L’altro aspetto impressionante è il livello di repressione messo in campo. Non dovremmo stupirci, dopo l’approvazione del Decreto Sicurezza, ma ogni applicazione è diversa. Qui, secondo secondo la vostra analisi, qual è la ragione?

Noi siamo antispeciste e siamo contro ogni allevamento. La repressione è molto dura perché la lotta antispecista colpisce il cuore del capitalismo. L’allevamento Bruzzese è un simbolo di specismo ma anche di boria e arroganza padronale. Che se ne frega completamente sia degli umani sia degli animali: per la costruzione di questo allevamento verranno impiegate, secondo le dichiarazioni dello stesso Bruzzese, al massimo quindici persone. Lo sfruttamento umano va di pari passo con lo sfruttamento animale.

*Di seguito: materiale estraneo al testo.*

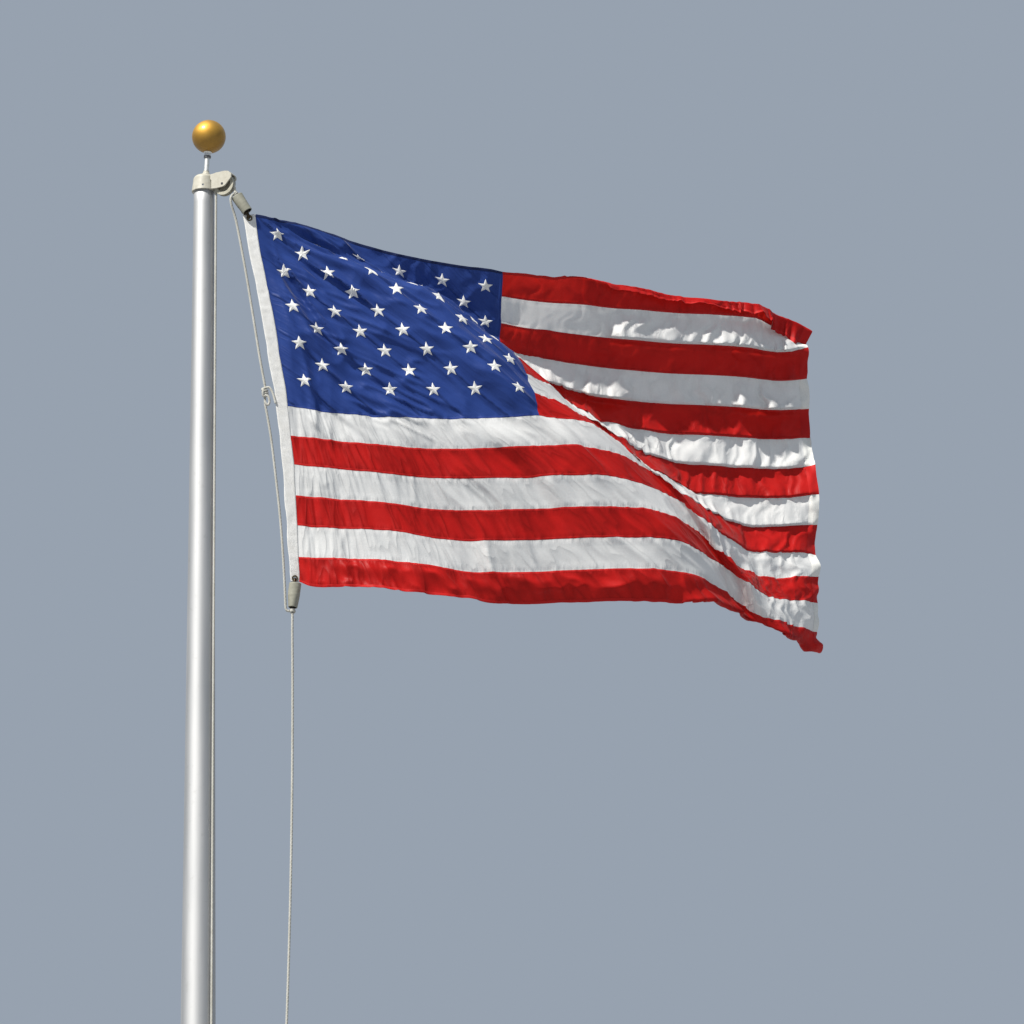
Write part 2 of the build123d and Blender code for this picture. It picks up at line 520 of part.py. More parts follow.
# cloth as it flies: one row down each seam between the stripes, from the heading to the fly.
# Its upper part leans away over a fold that runs from the hoist down to the lower fly corner.
CLOTH = [
    [(196, -28, 7481), (279, 12, 7472), (363, 52, 7459), (448, 88, 7444), (534, 119, 7426), (622, 143, 7407),
     (711, 160, 7387), (801, 169, 7370), (892, 177, 7353), (983, 182, 7339), (1071, 193, 7331), (1154, 224, 7328),
     (1233, 271, 7335), (1305, 328, 7345), (1375, 382, 7369), (1451, 433, 7380), (1531, 477, 7382), (1616, 510, 7392),
     (1701, 543, 7395), (1786, 578, 7398), (1870, 612, 7403), (1954, 648, 7409), (2037, 690, 7416), (2114, 739, 7417),
     (2187, 795, 7405), (2260, 847, 7381), (2333, 892, 7348)],
    [(211, -26, 7363), (295, 6, 7367), (383, 33, 7363), (469, 65, 7356), (552, 102, 7339), (632, 142, 7315),
     (713, 182, 7292), (799, 211, 7278), (889, 221, 7259), (979, 225, 7242), (1069, 236, 7236), (1148, 276, 7243),
     (1219, 329, 7250), (1291, 382, 7259), (1365, 430, 7269), (1444, 472, 7276), (1524, 510, 7276), (1608, 543, 7281),
     (1692, 576, 7283), (1776, 609, 7286), (1859, 640, 7291), (1941, 673, 7297), (2020, 710, 7304), (2093, 756, 7310),
     (2150, 822, 7305), (2201, 894, 7295), (2263, 955, 7278)],
    [(232, -22, 7254), (316, -0, 7259), (406, 18, 7258), (496, 33, 7259), (587, 48, 7264), (675, 74, 7260),
     (759, 110, 7246), (835, 154, 7217), (908, 202, 7185), (982, 248, 7155), (1070, 274, 7142), (1140, 319, 7150),
     (1205, 375, 7155), (1276, 425, 7164), (1352, 470, 7165), (1431, 509, 7166), (1513, 544, 7167), (1596, 576, 7170),
     (1679, 608, 7171), (1763, 639, 7173), (1845, 669, 7178), (1926, 700, 7184), (2005, 736, 7190), (2079, 781, 7196),
     (2147, 831, 7196), (2222, 872, 7202), (2304, 888, 7226)],
    [(252, -16, 7148), (339, 2, 7151), (426, 19, 7145), (514, 31, 7145), (606, 40, 7150), (695, 48, 7156),
     (784, 63, 7158), (871, 91, 7149), (948, 135, 7125), (1013, 191, 7091), (1073, 255, 7063), (1131, 324, 7050),
     (1191, 389, 7050), (1260, 444, 7053), (1335, 494, 7055), (1415, 535, 7055), (1498, 572, 7056), (1581, 606, 7057),
     (1665, 638, 7059), (1749, 669, 7061), (1832, 699, 7065), (1914, 729, 7071), (1994, 764, 7077), (2072, 806, 7082),
     (2147, 850, 7085), (2224, 889, 7095), (2296, 925, 7114)],
    [(272, -9, 7044), (359, 2, 7043), (444, 20, 7036), (535, 35, 7034), (625, 45, 7037), (714, 51, 7041),
     (803, 57, 7046), (892, 67, 7051), (981, 91, 7044), (1063, 130, 7029), (1128, 191, 7006), (1178, 264, 6983),
     (1221, 343, 6962), (1273, 417, 6949), (1340, 481, 6947), (1411, 538, 6942), (1488, 587, 6942), (1570, 629, 6944),
     (1653, 666, 6945), (1737, 698, 6948), (1821, 728, 6952), (1905, 759, 6958), (1987, 794, 6963), (2067, 833, 6968),
     (2144, 876, 6973), (2222, 916, 6984), (2295, 956, 6999)],
    [(287, -2, 6942), (374, 7, 6941), (461, 24, 6931), (550, 40, 6926), (641, 51, 6926), (732, 60, 6927),
     (819, 65, 6931), (907, 70, 6936), (997, 81, 6941), (1086, 103, 6939), (1167, 145, 6925), (1232, 207, 6911),
     (1284, 282, 6899), (1330, 359, 6876), (1383, 431, 6859), (1441, 502, 6844), (1501, 570, 6832), (1571, 629, 6829),
     (1649, 677, 6831), (1731, 718, 6834), (1814, 753, 6838), (1899, 786, 6844), (1982, 821, 6848), (2063, 859, 6853),
     (2144, 898, 6858), (2225, 934, 6869), (2305, 967, 6883)],
    [(305, 6, 6841), (390, 9, 6838), (475, 26, 6826), (563, 43, 6819), (654, 56, 6816), (745, 65, 6816),
     (836, 71, 6817), (923, 76, 6820), (1011, 82, 6826), (1101, 94, 6833), (1190, 118, 6834), (1265, 167, 6824),
     (1327, 235, 6814), (1385, 304, 6798), (1442, 374, 6783), (1498, 445, 6768), (1555, 516, 6753), (1609, 588, 6735),
     (1669, 656, 6724), (1738, 715, 6720), (1815, 765, 6721), (1897, 805, 6728), (1979, 843, 6733), (2063, 880, 6737),
     (2148, 914, 6743), (2234, 940, 6752), (2321, 953, 6767)],
    [(317, 16, 6743), (401, 25, 6731), (486, 34, 6720), (574, 45, 6713), (663, 56, 6708), (752, 67, 6704),
     (842, 76, 6703), (932, 84, 6703), (1022, 90, 6710), (1111, 103, 6717), (1198, 125, 6724), (1283, 157, 6729),
     (1369, 194, 6732), (1445, 247, 6730), (1504, 316, 6711), (1558, 388, 6693), (1607, 463, 6669), (1652, 540, 6643),
     (1712, 610, 6634), (1769, 681, 6619), (1831, 748, 6611), (1904, 805, 6612), (1982, 854, 6616), (2066, 893, 6621),
     (2153, 923, 6626), (2242, 944, 6638), (2333, 956, 6650)],
    [(328, 26, 6632), (412, 32, 6624), (498, 38, 6614), (585, 47, 6606), (672, 58, 6600), (760, 70, 6593),
     (849, 81, 6590), (938, 91, 6589), (1030, 99, 6594), (1120, 113, 6600), (1209, 132, 6608), (1297, 155, 6615),
     (1384, 183, 6619), (1467, 224, 6620), (1542, 277, 6616), (1607, 341, 6606), (1664, 411, 6590), (1719, 483, 6575),
     (1771, 557, 6556), (1825, 630, 6540), (1882, 701, 6528), (1939, 772, 6515), (1999, 841, 6505), (2072, 897, 6504),
     (2156, 932, 6515), (2241, 960, 6528), (2326, 991, 6538)],
    [(340, 36, 6523), (422, 35, 6512), (508, 42, 6505), (595, 52, 6498), (681, 64, 6490), (769, 76, 6484),
     (856, 88, 6479), (946, 98, 6478), (1036, 109, 6480), (1127, 121, 6485), (1217, 138, 6491), (1306, 156, 6498),
     (1395, 180, 6503), (1481, 212, 6507), (1562, 255, 6508), (1637, 308, 6504), (1705, 370, 6496), (1765, 439, 6484),
     (1819, 511, 6468), (1869, 586, 6450), (1919, 662, 6433), (1967, 738, 6415), (2020, 812, 6400), (2085, 876, 6398),
     (2163, 922, 6408), (2244, 963, 6420), (2323, 1009, 6425)],
    [(345, 47, 6408), (428, 44, 6399), (513, 52, 6391), (601, 61, 6387), (688, 72, 6380), (774, 86, 6372),
     (861, 101, 6365), (949, 113, 6362), (1040, 124, 6364), (1131, 135, 6369), (1222, 150, 6374), (1311, 166, 6381),
     (1401, 184, 6386), (1489, 208, 6390), (1575, 242, 6393), (1657, 284, 6395), (1731, 337, 6391), (1795, 403, 6381),
     (1848, 476, 6366), (1890, 555, 6344), (1939, 632, 6327), (1986, 709, 6308), (2039, 782, 6295), (2103, 848, 6293),
     (2178, 900, 6304), (2254, 944, 6319), (2328, 992, 6329)],
    [(351, 58, 6296), (432, 47, 6285), (519, 53, 6279), (607, 61, 6276), (696, 71, 6271), (781, 89, 6261),
     (866, 107, 6254), (954, 124, 6249), (1044, 138, 6249), (1135, 150, 6252), (1225, 163, 6257), (1315, 174, 6264),
     (1405, 189, 6269), (1495, 207, 6274), (1584, 232, 6278), (1669, 266, 6282), (1748, 313, 6280), (1817, 374, 6273),
     (1874, 444, 6260), (1930, 516, 6248), (1979, 592, 6231), (2032, 664, 6218), (2081, 738, 6204), (2135, 808, 6196),
     (2199, 869, 6204), (2263, 927, 6216), (2318, 994, 6223)],
    [(355, 70, 6179), (435, 46, 6170), (522, 47, 6167), (610, 55, 6163), (698, 67, 6157), (785, 84, 6149),
     (871, 107, 6142), (957, 131, 6134), (1046, 150, 6134), (1137, 167, 6136), (1227, 181, 6141), (1317, 190, 6148),
     (1408, 200, 6152), (1499, 213, 6157), (1589, 232, 6161), (1676, 258, 6165), (1759, 298, 6166), (1833, 352, 6163),
     (1888, 422, 6149), (1942, 496, 6136), (1988, 572, 6120), (2033, 647, 6103), (2095, 714, 6096), (2158, 779, 6097),
     (2215, 849, 6098), (2266, 923, 6102), (2309, 997, 6109)],
    [(357, 83, 6087), (432, 56, 6059), (519, 41, 6055), (609, 39, 6051), (697, 53, 6042), (786, 74, 6035),
     (874, 99, 6029), (962, 126, 6024), (1050, 155, 6020), (1138, 181, 6021), (1228, 203, 6025), (1319, 210, 6033),
     (1411, 213, 6036), (1503, 218, 6040), (1593, 230, 6044), (1680, 254, 6048), (1759, 294, 6049), (1830, 347, 6046),
     (1889, 410, 6035), (1939, 483, 6022), (1987, 560, 6007), (2038, 635, 5992), (2096, 706, 5983), (2157, 775, 5981),
     (2218, 844, 5985), (2273, 918, 5989), (2325, 994, 5993)],
]
flag_raw = sheet_solid(CLOTH, CLOTH_T)
with BuildPart() as flag_cloth:
    add(flag_raw)
export(flag_cloth.part, "flag_cloth")

# --- cleat ----------------------------------------------------------------------
cleat_plane = Plane(origin=(0, 0, CLEAT_Z), x_dir=rad_dir, z_dir=rad_dir.cross(Vector(0, 0, 1)))
with BuildPart() as cleat:
    with BuildSketch(cleat_plane.offset(-6)):
        with BuildLine():
            Polyline((60, -46), (69, -46), (73, -20), (88, -18), (91, -40), (97, -88), (104, -114), (110, -112),
                     (104.5, -70), (99, -25), (98.5, 25), (104.5, 70), (110, 112), (104, 114), (97, 88),
                     (91, 40), (88, 18), (73, 20), (69, 46), (60, 46), close=True)
        make_face()
    extrude(amount=12)
    with BuildSketch(cleat_plane.offset(-15)):
        with BuildLine():
            Polyline((60, -46), (69, -46), (70.5, -20), (70.5, 20), (69, 46), (60, 46), close=True)
        make_face()
    extrude(amount=30)
    with BuildSketch(Plane.XY.offset(CLEAT_Z - 60)):
        Circle(BUTT_R + 0.05)
    extrude(amount=120, mode=Mode.SUBTRACT)
    for z in (-34.0, 34.0):
        with BuildSketch(Plane(origin=rad_dir * 55 + Vector(0, 0, CLEAT_Z + z), z_dir=rad_dir)):
            Circle(3.3)
        extrude(amount=30, mode=Mode.SUBTRACT)
        with BuildSketch(Plane(origin=rad_dir * 68.4 + Vector(0, 0, CLEAT_Z + z), z_dir=rad_dir)):
            Circle(5.7)
        extrude(amount=8, mode=Mode.SUBTRACT)
export(cleat.part, "cleat")

with BuildPart() as cleat_screws:
    for z in (-34.0, 34.0):
        with BuildSketch(Plane(origin=rad_dir * (BUTT_R + 0.1) + Vector(0, 0, CLEAT_Z + z), z_dir=rad_dir)):
            Circle(3.25)
        extrude(amount=6)
        with BuildSketch(Plane(origin=rad_dir * 68.5 + Vector(0, 0, CLEAT_Z + z), z_dir=rad_dir)):
            Circle(5.5)
        extrude(amount=3)
export(cleat_screws.part, "cleat_screws")
print("done")
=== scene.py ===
import json
import math

import bmesh
import bpy
import numpy as np
from mathutils import Matrix, Vector


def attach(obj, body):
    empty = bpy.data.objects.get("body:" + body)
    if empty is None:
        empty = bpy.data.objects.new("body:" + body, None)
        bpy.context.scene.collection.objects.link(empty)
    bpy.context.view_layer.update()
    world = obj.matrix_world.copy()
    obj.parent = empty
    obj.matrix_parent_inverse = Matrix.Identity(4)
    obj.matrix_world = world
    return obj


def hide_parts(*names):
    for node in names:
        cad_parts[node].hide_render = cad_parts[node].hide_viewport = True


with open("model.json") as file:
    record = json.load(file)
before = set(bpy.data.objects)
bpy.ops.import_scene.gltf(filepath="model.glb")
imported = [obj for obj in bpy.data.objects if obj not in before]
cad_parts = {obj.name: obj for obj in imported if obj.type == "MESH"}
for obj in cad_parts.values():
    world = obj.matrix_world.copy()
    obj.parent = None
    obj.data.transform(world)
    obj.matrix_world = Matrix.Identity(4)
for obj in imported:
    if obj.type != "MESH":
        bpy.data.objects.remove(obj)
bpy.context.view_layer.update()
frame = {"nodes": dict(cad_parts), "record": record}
nodes = frame["nodes"]
scene = bpy.context.scene
scene.view_settings.view_transform = "Standard"
scene.view_settings.look = "None"

# ---------------------------------------------------------------------------
# camera: a long lens from eye height, 16.5 m in front of the pole
# ---------------------------------------------------------------------------
PITCH, ROLL = math.radians(15.9677), math.radians(-0.6790)
c_f = Vector((0, math.cos(PITCH), math.sin(PITCH)))
c_r = Vector((1, 0, 0))
c_u = c_r.cross(c_f)
r2 = c_r * math.cos(ROLL) + c_u * math.sin(ROLL)
u2 = -c_r * math.sin(ROLL) + c_u * math.cos(ROLL)
cam_data = bpy.data.cameras.new("camera")
cam_data.sensor_width = 36.0
cam_data.lens = 4671.6 * 36.0 / 1024.0
cam_data.clip_start = 0.5
cam_data.clip_end = 200.0
cam = bpy.data.objects.new("camera", cam_data)
m = Matrix.Identity(4)
for k, col in enumerate((r2, u2, -c_f)):
    for i in range(3):
        m[i][k] = col[i]
m.translation = Vector((1.1398, -16.5, 1.6))
cam.matrix_world = m
scene.collection.objects.link(cam)
scene.camera = cam


# ---------------------------------------------------------------------------
# mesh helpers
# ---------------------------------------------------------------------------
def make_obj(name, verts, faces, smooth=True, uv=None, mats=(), face_mats=None):
    me = bpy.data.meshes.new(name)
    me.from_pydata([tuple(float(x) for x in v) for v in verts], [], [tuple(int(i) for i in f) for f in faces])
    if smooth:
        me.polygons.foreach_set("use_smooth", [True] * len(me.polygons))
    if uv is not None:
        layer = me.uv_layers.new(name="OFBake")
        idx = np.empty(len(me.loops), dtype=np.int32)
        me.loops.foreach_get("vertex_index", idx)
        layer.data.foreach_set("uv", np.asarray(uv, dtype=np.float32)[idx].ravel())
    for mt in mats:
        me.materials.append(mt)
    if face_mats is not None:
        me.polygons.foreach_set("material_index", np.asarray(face_mats, dtype=np.int32))
    me.update()
    ob = bpy.data.objects.new(name, me)
    scene.collection.objects.link(ob)
    return ob


def grid_faces(nv, nu, base=0):
    i, j = np.meshgrid(np.arange(nv - 1), np.arange(nu - 1), indexing="ij")
    a = base + i * nu + j
    return np.stack([a, a + nu, a + nu + 1, a + 1], -1).reshape(-1, 4)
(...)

Come rispondi a chi ti dice che questo allevamento creerà posti di lavoro?

La solita storia. Queste aziende offrono spesso condizioni di lavoro pessime, che mettono in pericolo a livello sia psicologico sia fisico la persona. Per questo, viene assunto il più delle volte chi non ha alternativa: persone migranti, regolari ma soprattutto irregolari. La lotta questi grandi industriali è anche un simbolo della lotta contro il capitale. Noi attacchiamo un’idea e un potere materiale. La lotta antispecista è una lotta d’avanguardia proprio perché colpisce i luoghi di maggiore produzione di valore tramite sfruttamento di umani, animali e risorse naturali. La messa in discussione dei confini di genere, razza, classe si conclude con la messa in discussione dei confini di specie. Questa messa in crisi ha un grande impatto sull’economia: come possono esistere allevamenti in una società che non vuole sfruttare tanto gli umani quanto gli animali?
Senza dimenticare che gli allevamenti intensivi, soprattutto in UE, sono tenuti artificialmente in piedi da enormi sovvenzioni. Chiunque abbia visto il documentario Food for Profit ha compreso che in questo settore è l’offerta a creare la domanda, non il contrario.

Come continuerà la lotta?

La lotta continuerà tale e quale. Anzi, oserei dire: si rafforzerà. Più aumenta la repressione più aumenta la rabbia, più si aguzza l’ingegno per trovare nuovi strumenti di protesta. Raccoglieremo nuove forze. Lungi dal demoralizzarci, la repressione ci spinge ad alzare l’asticella della lotta. Significa essere all’altezza del contemporaneo.